Present the data once more in exactly its original form.
-*-*-
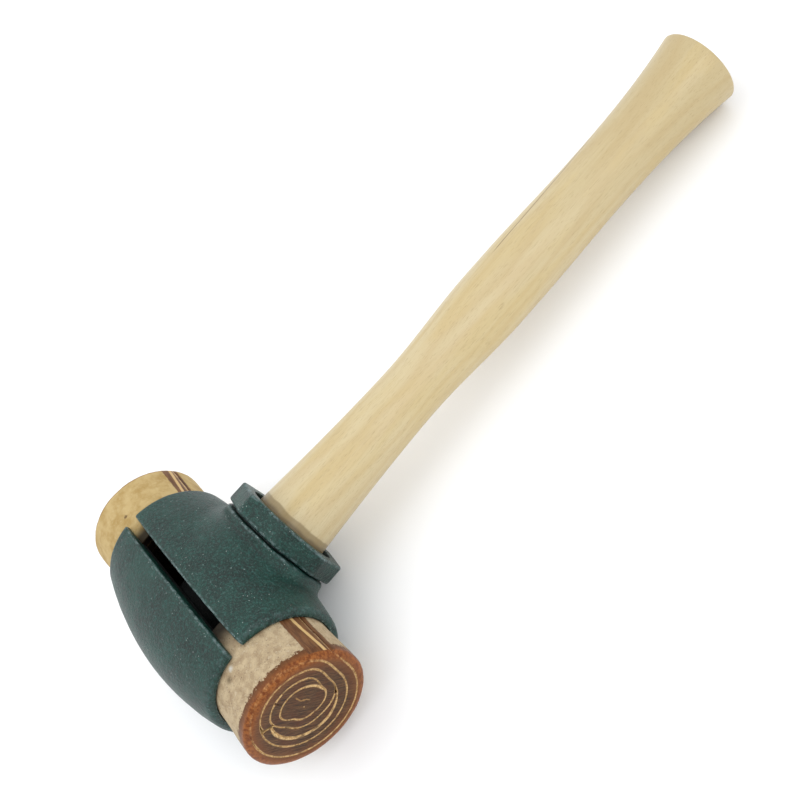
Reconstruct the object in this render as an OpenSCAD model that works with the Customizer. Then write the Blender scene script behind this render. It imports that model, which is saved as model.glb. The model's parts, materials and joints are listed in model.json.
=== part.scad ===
// Split-head rawhide mallet: two cast jaws, closed by a nut on a threaded stem, hold a rolled
// rawhide face at each end. A wooden handle is wedged in the stem.
// Tool frame: X along the head, Y up the handle, Z across, origin where their axes cross.
// Row frame: the same mallet lying on a table, resting on its belly and its butt.

/* [Rawhide faces] */
// Diameter of a striking face (a 2 inch mallet)
face_d = 50.8; // [49:0.2:52]
// Overall length of the head, face to face
head_l = 134; // [131:0.5:137]
// Length of the front roll
front_roll_l = 39; // [36:0.5:40]
// Length of the rear roll, which is cut shorter
rear_roll_l = 34; // [32:0.5:36]
// Thickness of the hide as wound
hide_t = 4.1; // [4:0.05:4.2]
// How far use has spread the end of a roll past its seated diameter, on the radius
spread = 0.7; // [0:0.1:1.2]

/* [Jaws] */
// Length of the jaws along the head
jaw_l = 89; // [86:0.5:92]
// Outside radius of a jaw at its ends
jaw_end_r = 28.9; // [28.4:0.1:30]
// How far the jaws swell across the head at mid-length
swell_z = 2.6; // [1:0.1:4]
// How far the outer jaw swells away from the handle
swell_outer = 7; // [5:0.5:8]
// How far the inner jaw swells towards the handle
swell_inner = 3.8; // [2:0.1:4.5]
// Gap between the clamped jaws
slot_w = 5.4; // [4:0.1:6.5]
// Radius of the hollow between the two rolls
hollow_r = 22; // [20.5:0.5:23]
// Clearance round a roll in its seat
seat_gap = 0.25; // [0.2:0.05:0.5]
// Radius of the boss that the nut bears on
boss_r = 25.4; // [24.5:0.1:26]

/* [Screw clamp] */
// Radius of the threaded stem
stem_r = 18; // [17:0.1:18.5]
// Radius of the eye, which runs down the stem
eye_r = 14; // [13:0.1:14.5]
// Height of the stem's top above the head axis
stem_top = 41; // [40:0.2:42]
// Radial running clearance of the jaw and the nut on the stem
run_gap = 0.08; // [0.05:0.01:0.1]
// Width of the nut across its flats
nut_af = 50; // [49:0.1:51]
// Height of the nut
nut_h = 9.2; // [8.5:0.1:10]
// Height of the nut's underside above the head axis
nut_y = 34.8; // [34.5:0.1:35.2]
// Turn of one of the nut's corners from the front face
nut_phase = 50; // [45:1:55]

/* [Handle] */
// Height of the butt's sharp corner above the head axis
butt_y = 301.5; // [280:0.5:320]
// Radius at the butt
butt_r = 18.7; // [17.5:0.1:19.5]
// Rise of the domed end
butt_dome = 4; // [2:0.5:6]
// Radius at the waist
waist_r = 13.1; // [12.5:0.1:14]
// Radius at the swell of the grip
swell_r = 15.3; // [14.5:0.1:16]
// Radius below the flare of the butt
grip_r = 14.4; // [13.8:0.1:15]
// Radius at the shoulder that sits on the stem
shoulder_r = 17; // [16.6:0.1:17.4]

/* [Hidden] */
$fn = 96;
eps = 0.01;

iron_green = "#2f4f49";
ash = "#e3cf9f";
hide_brown = "#6b452b";
hide_tan = "#c4a070";

// Outline of the handle above the shoulder: waist, swell and grip heights
waist_y = 118;
swell_from = 170;
swell_to = 181;
grip_y = 235;
profile_steps = 12;

// Jaws
eye_floor = 28;             // depth of the blind eye below the head axis
stem_root = 27;
end_play = 0.2;             // from a roll's inner end to its shoulder
fit_gap = 0.05;             // round the handle's tongue
barrel_steps = 14;
rib_l = 1;                  // length of each slice that the barrel is hulled from
oval_steps = 26;

// Inner jaw: the boss, the cove round its neck and the raised ring under the nut
cove_y = 27;
cove_r = 6;
neck_r = 23.4;
bearing_gap = 0.15;
ring_r = 21.5;
ring_h = 0.9;

// Nut
nut_corner_r = 26.6;
nut_mouth_r = 20.4;
nut_mouth_h = 3.2;

// Fox wedge: the eye's floor drives it up the kerf as the tongue goes in
tongue_play = 0.2;          // from the tongue's end to the floor
wedge_l = 22;
wedge_t = 3.4;
wedge_tip = 0.8;
kerf_gap = 0.06;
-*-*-
RESULT OF THE EXERCISE
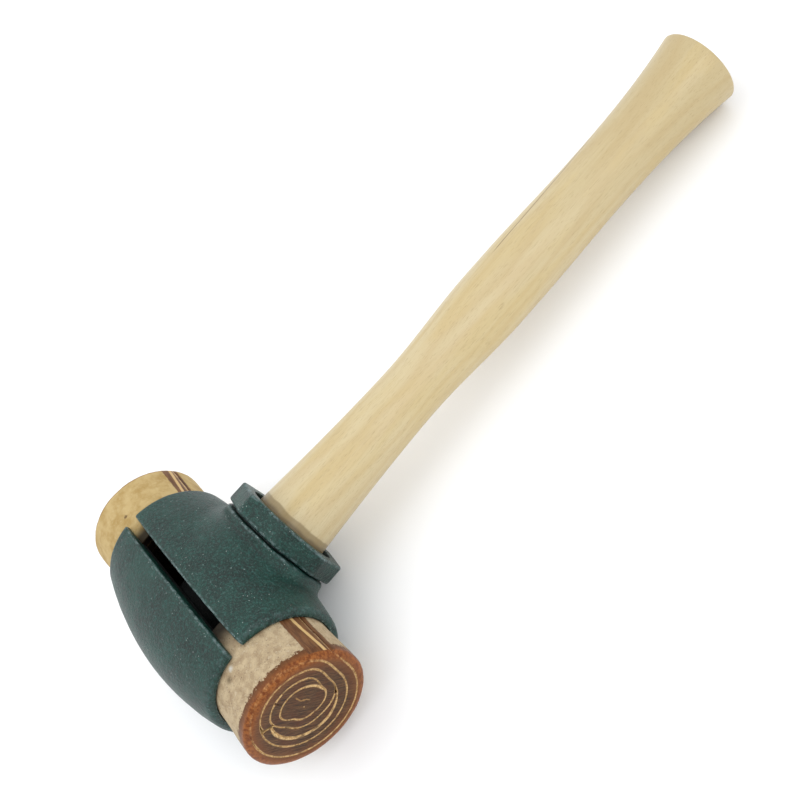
Reconstruct the object in this render as an OpenSCAD model that works with the Customizer. Then write the Blender scene script behind this render. It imports that model, which is saved as model.glb. The model's parts, materials and joints are listed in model.json.
=== part.scad ===
// Split-head rawhide mallet: two cast jaws, closed by a nut on a threaded stem, hold a rolled
// rawhide face at each end. A wooden handle is wedged in the stem.
// Tool frame: X along the head, Y up the handle, Z across, origin where their axes cross.
// Row frame: the same mallet lying on a table, resting on its belly and its butt.

/* [Rawhide faces] */
// Diameter of a striking face (a 2 inch mallet)
face_d = 50.8; // [49:0.2:52]
// Overall length of the head, face to face
head_l = 134; // [131:0.5:137]
// Length of the front roll
front_roll_l = 39; // [36:0.5:40]
// Length of the rear roll, which is cut shorter
rear_roll_l = 34; // [32:0.5:36]
// Thickness of the hide as wound
hide_t = 4.1; // [4:0.05:4.2]
// How far use has spread the end of a roll past its seated diameter, on the radius
spread = 0.7; // [0:0.1:1.2]

/* [Jaws] */
// Length of the jaws along the head
jaw_l = 89; // [86:0.5:92]
// Outside radius of a jaw at its ends
jaw_end_r = 28.9; // [28.4:0.1:30]
// How far the jaws swell across the head at mid-length
swell_z = 2.6; // [1:0.1:4]
// How far the outer jaw swells away from the handle
swell_outer = 7; // [5:0.5:8]
// How far the inner jaw swells towards the handle
swell_inner = 3.8; // [2:0.1:4.5]
// Gap between the clamped jaws
slot_w = 5.4; // [4:0.1:6.5]
// Radius of the hollow between the two rolls
hollow_r = 22; // [20.5:0.5:23]
// Clearance round a roll in its seat
seat_gap = 0.25; // [0.2:0.05:0.5]
// Radius of the boss that the nut bears on
boss_r = 25.4; // [24.5:0.1:26]

/* [Screw clamp] */
// Radius of the threaded stem
stem_r = 18; // [17:0.1:18.5]
// Radius of the eye, which runs down the stem
eye_r = 14; // [13:0.1:14.5]
// Height of the stem's top above the head axis
stem_top = 41; // [40:0.2:42]
// Radial running clearance of the jaw and the nut on the stem
run_gap = 0.08; // [0.05:0.01:0.1]
// Width of the nut across its flats
nut_af = 50; // [49:0.1:51]
// Height of the nut
nut_h = 9.2; // [8.5:0.1:10]
// Height of the nut's underside above the head axis
nut_y = 34.8; // [34.5:0.1:35.2]
// Turn of one of the nut's corners from the front face
nut_phase = 50; // [45:1:55]

/* [Handle] */
// Height of the butt's sharp corner above the head axis
butt_y = 301.5; // [280:0.5:320]
// Radius at the butt
butt_r = 18.7; // [17.5:0.1:19.5]
// Rise of the domed end
butt_dome = 4; // [2:0.5:6]
// Radius at the waist
waist_r = 13.1; // [12.5:0.1:14]
// Radius at the swell of the grip
swell_r = 15.3; // [14.5:0.1:16]
// Radius below the flare of the butt
grip_r = 14.4; // [13.8:0.1:15]
// Radius at the shoulder that sits on the stem
shoulder_r = 17; // [16.6:0.1:17.4]

/* [Hidden] */
$fn = 96;
eps = 0.01;

iron_green = "#2f4f49";
ash = "#e3cf9f";
hide_brown = "#6b452b";
hide_tan = "#c4a070";

// Outline of the handle above the shoulder: waist, swell and grip heights
waist_y = 118;
swell_from = 170;
swell_to = 181;
grip_y = 235;
profile_steps = 12;

// Jaws
eye_floor = 28;             // depth of the blind eye below the head axis
stem_root = 27;
end_play = 0.2;             // from a roll's inner end to its shoulder
fit_gap = 0.05;             // round the handle's tongue
barrel_steps = 14;
rib_l = 1;                  // length of each slice that the barrel is hulled from
oval_steps = 26;

// Inner jaw: the boss, the cove round its neck and the raised ring under the nut
cove_y = 27;
cove_r = 6;
neck_r = 23.4;
bearing_gap = 0.15;
ring_r = 21.5;
ring_h = 0.9;

// Nut
nut_corner_r = 26.6;
nut_mouth_r = 20.4;
nut_mouth_h = 3.2;

// Fox wedge: the eye's floor drives it up the kerf as the tongue goes in
tongue_play = 0.2;          // from the tongue's end to the floor
wedge_l = 22;
wedge_t = 3.4;
wedge_tip = 0.8;
kerf_gap = 0.06;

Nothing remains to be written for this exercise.